No, and that's an important distinction. This offline demo measures LEXICAL similarity: it rewards documents that share the same words or letters as your search. Real HNSW works on EMBEDDINGS - lists of numbers that capture meaning - so it can tell that 'puppy' is close to 'dog' even with no shared letters. We use word-overlap here only so the graph-walk animation runs instantly with no API. The graph mechanic you see (enter at the top, hop down to the closest) is exactly the same; only the distance measure differs.
What does the 'small world' in Hierarchical Navigable Small World mean?
A 'small world' network is one where any two points are linked by a surprisingly short chain - the same idea as 'six degrees of separation' between people. HNSW builds its graph so most links are to near neighbours but a few are long-range shortcuts. Those shortcuts let a search leap across the whole space in a few hops, which is why query time grows only logarithmically as data grows.
Why is HNSW called 'approximate' - does it ever miss the true match?
Yes, occasionally. Because it follows greedy links rather than checking every item, it can settle on a very-close neighbour that isn't the absolute closest. In practice it's tuned (via parameters like efSearch and M) to find the true nearest neighbour the vast majority of the time. For search and recommendation, a 99%-accurate answer in milliseconds beats a perfect answer that takes seconds over millions of vectors.
How does HNSW relate to RAG and AI chatbots?

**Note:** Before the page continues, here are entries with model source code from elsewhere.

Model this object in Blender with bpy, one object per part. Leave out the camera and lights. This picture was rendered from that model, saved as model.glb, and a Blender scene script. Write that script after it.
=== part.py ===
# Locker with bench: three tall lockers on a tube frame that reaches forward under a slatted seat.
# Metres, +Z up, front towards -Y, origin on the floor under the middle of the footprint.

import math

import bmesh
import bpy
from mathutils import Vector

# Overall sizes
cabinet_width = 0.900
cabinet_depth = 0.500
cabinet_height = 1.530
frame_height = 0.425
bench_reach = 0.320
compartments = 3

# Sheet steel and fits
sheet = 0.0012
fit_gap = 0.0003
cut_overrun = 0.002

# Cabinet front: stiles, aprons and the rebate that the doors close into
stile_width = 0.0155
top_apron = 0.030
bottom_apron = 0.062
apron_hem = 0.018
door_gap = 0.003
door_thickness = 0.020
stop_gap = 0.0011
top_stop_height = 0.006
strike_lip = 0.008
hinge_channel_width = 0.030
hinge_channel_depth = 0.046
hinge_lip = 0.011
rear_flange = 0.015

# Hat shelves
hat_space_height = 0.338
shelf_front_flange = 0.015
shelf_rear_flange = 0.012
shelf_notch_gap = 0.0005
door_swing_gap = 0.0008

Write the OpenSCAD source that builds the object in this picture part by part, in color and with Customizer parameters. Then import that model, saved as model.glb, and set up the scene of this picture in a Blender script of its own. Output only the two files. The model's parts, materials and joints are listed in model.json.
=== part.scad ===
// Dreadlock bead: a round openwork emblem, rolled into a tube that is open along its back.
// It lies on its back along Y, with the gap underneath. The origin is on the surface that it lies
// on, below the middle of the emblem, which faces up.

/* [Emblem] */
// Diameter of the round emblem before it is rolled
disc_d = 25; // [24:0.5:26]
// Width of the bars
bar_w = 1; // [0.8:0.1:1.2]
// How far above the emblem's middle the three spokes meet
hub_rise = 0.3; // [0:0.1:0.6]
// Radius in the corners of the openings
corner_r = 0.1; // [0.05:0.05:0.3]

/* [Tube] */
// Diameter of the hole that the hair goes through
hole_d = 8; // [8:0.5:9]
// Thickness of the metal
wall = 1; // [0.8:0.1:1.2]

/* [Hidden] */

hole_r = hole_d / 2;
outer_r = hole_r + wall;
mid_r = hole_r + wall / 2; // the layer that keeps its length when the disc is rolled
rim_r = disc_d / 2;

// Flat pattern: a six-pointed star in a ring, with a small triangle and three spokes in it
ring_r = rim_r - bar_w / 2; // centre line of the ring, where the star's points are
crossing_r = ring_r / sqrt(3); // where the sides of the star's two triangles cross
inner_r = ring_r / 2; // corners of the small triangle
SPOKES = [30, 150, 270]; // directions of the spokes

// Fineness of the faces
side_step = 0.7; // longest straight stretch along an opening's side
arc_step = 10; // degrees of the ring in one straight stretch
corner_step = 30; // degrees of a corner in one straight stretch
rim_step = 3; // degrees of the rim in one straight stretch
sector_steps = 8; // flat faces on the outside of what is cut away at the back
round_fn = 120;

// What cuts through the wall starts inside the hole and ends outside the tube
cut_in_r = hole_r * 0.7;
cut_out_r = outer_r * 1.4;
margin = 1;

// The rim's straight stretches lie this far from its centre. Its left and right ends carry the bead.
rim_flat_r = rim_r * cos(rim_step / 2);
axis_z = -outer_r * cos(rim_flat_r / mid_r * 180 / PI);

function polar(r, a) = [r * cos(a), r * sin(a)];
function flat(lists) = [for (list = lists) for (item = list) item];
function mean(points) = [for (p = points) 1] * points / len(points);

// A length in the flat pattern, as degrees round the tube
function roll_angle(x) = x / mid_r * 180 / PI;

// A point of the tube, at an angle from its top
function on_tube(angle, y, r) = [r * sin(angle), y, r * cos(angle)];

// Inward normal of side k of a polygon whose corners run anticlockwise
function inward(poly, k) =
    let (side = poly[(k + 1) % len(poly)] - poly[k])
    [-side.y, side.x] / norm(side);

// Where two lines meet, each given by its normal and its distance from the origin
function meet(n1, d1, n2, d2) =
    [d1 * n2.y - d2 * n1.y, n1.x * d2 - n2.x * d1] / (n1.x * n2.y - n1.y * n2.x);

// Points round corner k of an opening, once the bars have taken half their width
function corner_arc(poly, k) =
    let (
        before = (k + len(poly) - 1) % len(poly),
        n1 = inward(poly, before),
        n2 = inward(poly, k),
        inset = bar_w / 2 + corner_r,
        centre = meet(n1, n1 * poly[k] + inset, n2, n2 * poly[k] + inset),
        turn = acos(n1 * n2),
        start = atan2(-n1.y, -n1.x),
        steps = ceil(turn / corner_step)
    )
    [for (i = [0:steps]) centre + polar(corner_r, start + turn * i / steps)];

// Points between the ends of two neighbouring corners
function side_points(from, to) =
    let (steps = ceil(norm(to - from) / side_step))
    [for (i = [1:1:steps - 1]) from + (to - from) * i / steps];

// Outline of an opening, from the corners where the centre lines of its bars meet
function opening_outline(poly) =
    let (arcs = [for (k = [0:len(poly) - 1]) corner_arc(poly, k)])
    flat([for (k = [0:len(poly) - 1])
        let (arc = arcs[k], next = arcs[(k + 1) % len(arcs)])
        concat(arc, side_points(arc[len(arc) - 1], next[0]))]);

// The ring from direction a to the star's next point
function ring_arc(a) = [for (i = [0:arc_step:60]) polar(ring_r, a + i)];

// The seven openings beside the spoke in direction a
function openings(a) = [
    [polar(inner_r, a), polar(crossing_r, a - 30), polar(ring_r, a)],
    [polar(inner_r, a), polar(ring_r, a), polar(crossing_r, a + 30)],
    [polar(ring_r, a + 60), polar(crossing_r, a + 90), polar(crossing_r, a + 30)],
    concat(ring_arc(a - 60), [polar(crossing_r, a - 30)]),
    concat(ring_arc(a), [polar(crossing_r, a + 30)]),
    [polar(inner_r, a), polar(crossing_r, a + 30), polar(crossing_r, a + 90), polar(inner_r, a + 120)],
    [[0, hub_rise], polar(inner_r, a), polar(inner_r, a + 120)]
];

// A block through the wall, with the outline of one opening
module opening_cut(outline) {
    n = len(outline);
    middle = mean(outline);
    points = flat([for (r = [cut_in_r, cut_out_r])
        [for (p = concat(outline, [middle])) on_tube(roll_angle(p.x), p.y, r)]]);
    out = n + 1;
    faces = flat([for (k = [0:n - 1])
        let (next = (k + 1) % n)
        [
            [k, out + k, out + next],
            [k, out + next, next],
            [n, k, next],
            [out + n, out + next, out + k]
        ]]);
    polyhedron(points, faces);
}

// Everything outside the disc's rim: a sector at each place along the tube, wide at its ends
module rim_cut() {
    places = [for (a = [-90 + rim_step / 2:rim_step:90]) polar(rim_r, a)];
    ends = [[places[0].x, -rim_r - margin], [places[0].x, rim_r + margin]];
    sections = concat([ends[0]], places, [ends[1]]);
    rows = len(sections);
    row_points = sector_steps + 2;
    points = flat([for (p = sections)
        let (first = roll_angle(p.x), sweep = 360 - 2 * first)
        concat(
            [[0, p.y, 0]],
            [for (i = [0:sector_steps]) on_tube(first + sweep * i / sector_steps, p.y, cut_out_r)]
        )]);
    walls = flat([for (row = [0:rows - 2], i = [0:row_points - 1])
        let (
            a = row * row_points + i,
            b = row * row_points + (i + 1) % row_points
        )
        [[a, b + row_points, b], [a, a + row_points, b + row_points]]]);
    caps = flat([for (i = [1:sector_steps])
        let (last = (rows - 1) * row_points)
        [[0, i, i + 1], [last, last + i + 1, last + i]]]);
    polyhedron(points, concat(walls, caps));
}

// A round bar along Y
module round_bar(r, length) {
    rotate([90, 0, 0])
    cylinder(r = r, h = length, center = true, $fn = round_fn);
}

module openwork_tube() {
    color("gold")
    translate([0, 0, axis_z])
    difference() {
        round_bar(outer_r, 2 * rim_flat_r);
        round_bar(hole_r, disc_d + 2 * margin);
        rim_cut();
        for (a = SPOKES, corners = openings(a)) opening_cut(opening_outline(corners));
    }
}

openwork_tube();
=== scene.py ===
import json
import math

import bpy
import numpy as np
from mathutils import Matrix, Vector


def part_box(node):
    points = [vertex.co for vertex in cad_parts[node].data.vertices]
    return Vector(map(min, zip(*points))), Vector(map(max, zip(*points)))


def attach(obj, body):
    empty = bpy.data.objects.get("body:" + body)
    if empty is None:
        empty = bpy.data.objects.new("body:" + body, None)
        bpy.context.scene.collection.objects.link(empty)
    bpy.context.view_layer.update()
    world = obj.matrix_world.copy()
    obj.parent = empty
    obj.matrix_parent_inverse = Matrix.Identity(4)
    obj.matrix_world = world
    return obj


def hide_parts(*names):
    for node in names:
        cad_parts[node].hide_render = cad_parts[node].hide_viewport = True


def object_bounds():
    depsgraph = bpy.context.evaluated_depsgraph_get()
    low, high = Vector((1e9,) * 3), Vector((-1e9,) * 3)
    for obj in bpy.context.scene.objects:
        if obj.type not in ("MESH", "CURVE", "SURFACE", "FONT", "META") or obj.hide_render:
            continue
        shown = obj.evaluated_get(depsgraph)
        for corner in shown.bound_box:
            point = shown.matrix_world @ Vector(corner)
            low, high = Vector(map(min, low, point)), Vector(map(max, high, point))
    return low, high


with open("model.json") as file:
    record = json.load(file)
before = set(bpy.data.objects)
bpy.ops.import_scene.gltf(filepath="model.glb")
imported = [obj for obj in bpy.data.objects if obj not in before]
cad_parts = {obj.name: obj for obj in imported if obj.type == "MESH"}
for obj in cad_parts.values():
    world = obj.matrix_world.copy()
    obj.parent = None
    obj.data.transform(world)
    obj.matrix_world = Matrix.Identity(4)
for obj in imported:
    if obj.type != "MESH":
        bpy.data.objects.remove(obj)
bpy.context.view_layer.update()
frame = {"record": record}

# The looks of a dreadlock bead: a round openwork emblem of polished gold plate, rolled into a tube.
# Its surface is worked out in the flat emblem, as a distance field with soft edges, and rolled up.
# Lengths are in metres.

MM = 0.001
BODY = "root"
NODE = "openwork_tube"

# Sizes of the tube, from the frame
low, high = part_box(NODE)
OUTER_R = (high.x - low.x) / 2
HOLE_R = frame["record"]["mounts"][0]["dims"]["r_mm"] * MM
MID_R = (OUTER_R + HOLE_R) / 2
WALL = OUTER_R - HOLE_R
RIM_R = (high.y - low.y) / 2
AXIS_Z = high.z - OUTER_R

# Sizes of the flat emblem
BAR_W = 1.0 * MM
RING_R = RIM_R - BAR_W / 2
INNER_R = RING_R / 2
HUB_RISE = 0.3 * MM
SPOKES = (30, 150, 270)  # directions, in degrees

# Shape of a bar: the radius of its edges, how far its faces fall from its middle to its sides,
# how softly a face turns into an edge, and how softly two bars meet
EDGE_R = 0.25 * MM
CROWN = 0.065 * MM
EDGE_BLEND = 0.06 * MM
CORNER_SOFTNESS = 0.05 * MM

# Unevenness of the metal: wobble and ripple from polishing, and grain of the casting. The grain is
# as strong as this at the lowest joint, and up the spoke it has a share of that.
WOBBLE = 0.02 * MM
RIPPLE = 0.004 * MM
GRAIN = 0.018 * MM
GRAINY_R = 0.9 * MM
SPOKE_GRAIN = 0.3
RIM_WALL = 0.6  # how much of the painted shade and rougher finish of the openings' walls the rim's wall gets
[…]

Retrieval-Augmented Generation turns documents into embedding vectors, stores them in a vector database, and at query time finds the chunks most similar in meaning to the user's question. HNSW is the index that makes that 'find similar' step fast enough to feel instant. When an AI assistant pulls up the most relevant notes before answering, an HNSW (or similar ANN) index is usually doing the retrieval - exactly the document search you just ran, scaled to millions of items.
What are the M and ef parameters everyone tunes?

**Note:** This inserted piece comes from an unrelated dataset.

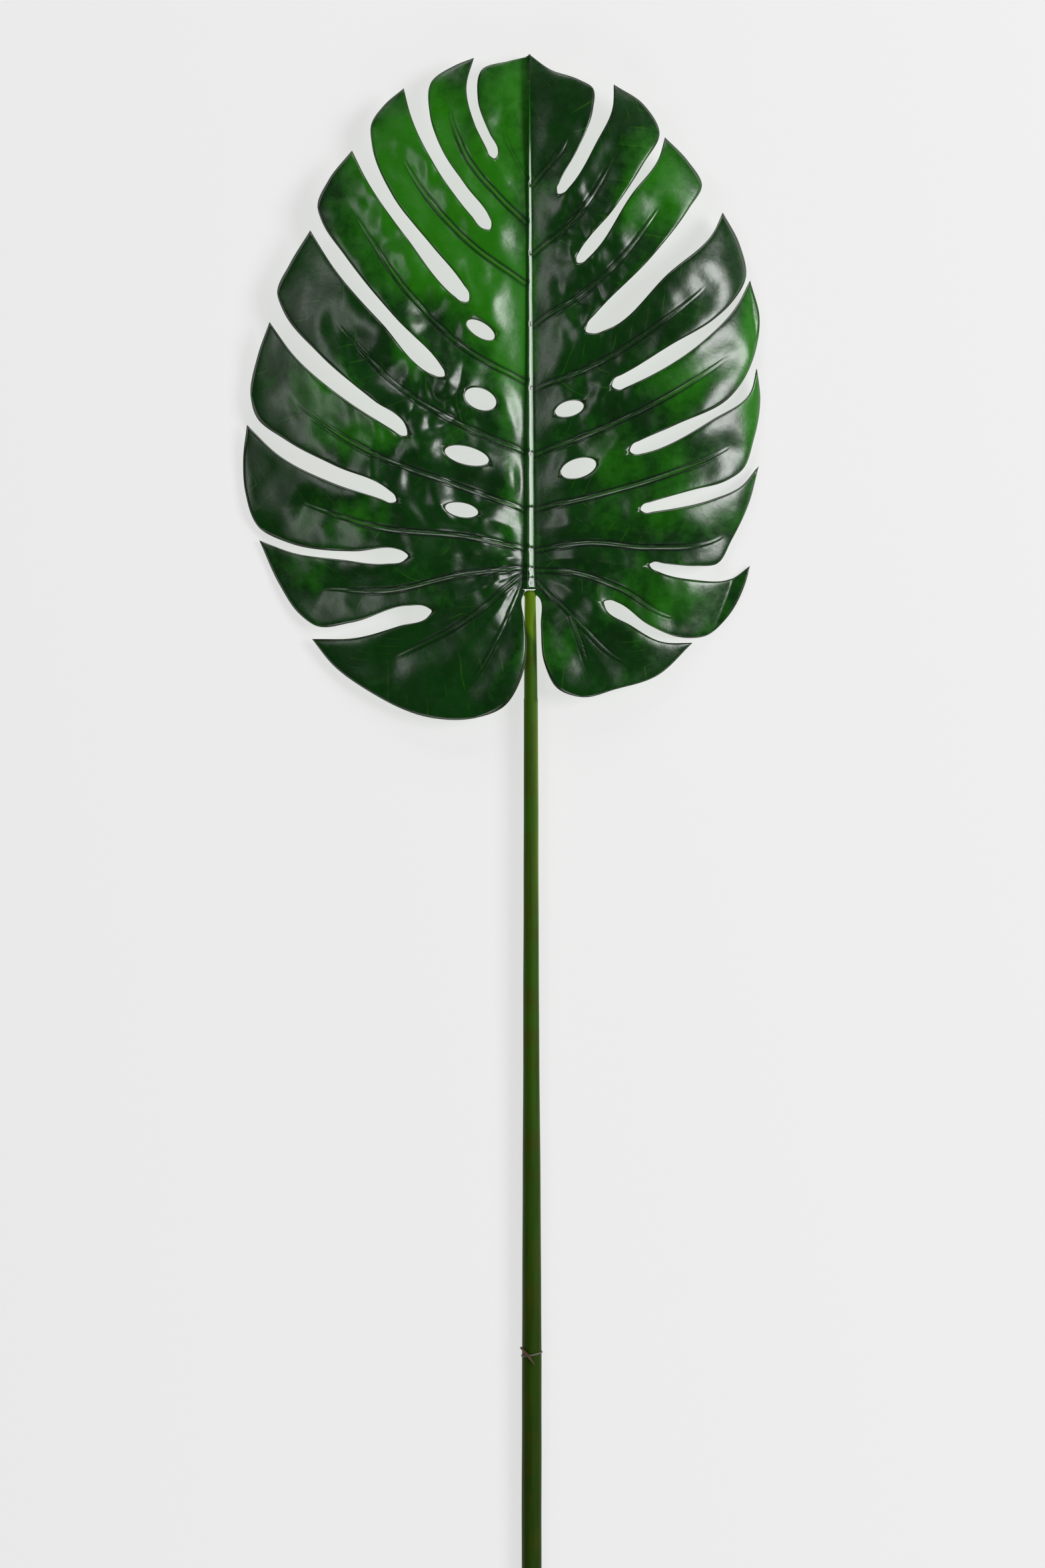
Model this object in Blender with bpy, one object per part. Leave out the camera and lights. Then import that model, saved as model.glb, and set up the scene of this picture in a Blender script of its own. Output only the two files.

M is how many neighbour links each node keeps - higher M means a richer graph that's more accurate but uses more memory and builds slower. efConstruction controls how thoroughly the graph is built; efSearch controls how widely each query explores. Raising efSearch improves recall (fewer missed matches) at the cost of speed. Tuning these three is the main lever for trading accuracy against latency.
What data structure is HNSW built on?
At heart it's a GRAPH - the same generic structure you meet anywhere in computer science: a set of nodes (here, one per item/vector) joined by edges (links to 'neighbour' items). It's stored as an adjacency list, meaning each node simply keeps a list of the other nodes it links to, which is memory-efficient when each node connects to only a handful of others. HNSW's twist is that it's a LAYERED graph: the same nodes exist on several stacked levels, sparse at the top and dense at the bottom, so one structure supports both long-range jumps and fine-grained local search. Compare that with a sorted array (binary search) or a hash table (hash search) - each search algorithm is really defined by the data structure underneath it, and a graph is what lets HNSW 'walk' toward an answer instead of indexing straight to it.
When would you choose FAISS or LSH over HNSW?
HNSW is memory-hungry because it stores all those links in RAM. With billions of vectors, FAISS with inverted-file indexing and product quantization compresses and clusters vectors to scale further on limited memory. LSH is simpler and cheaper but usually less accurate at the same speed. HNSW tends to win for millions-scale datasets where recall and latency both matter and RAM is available.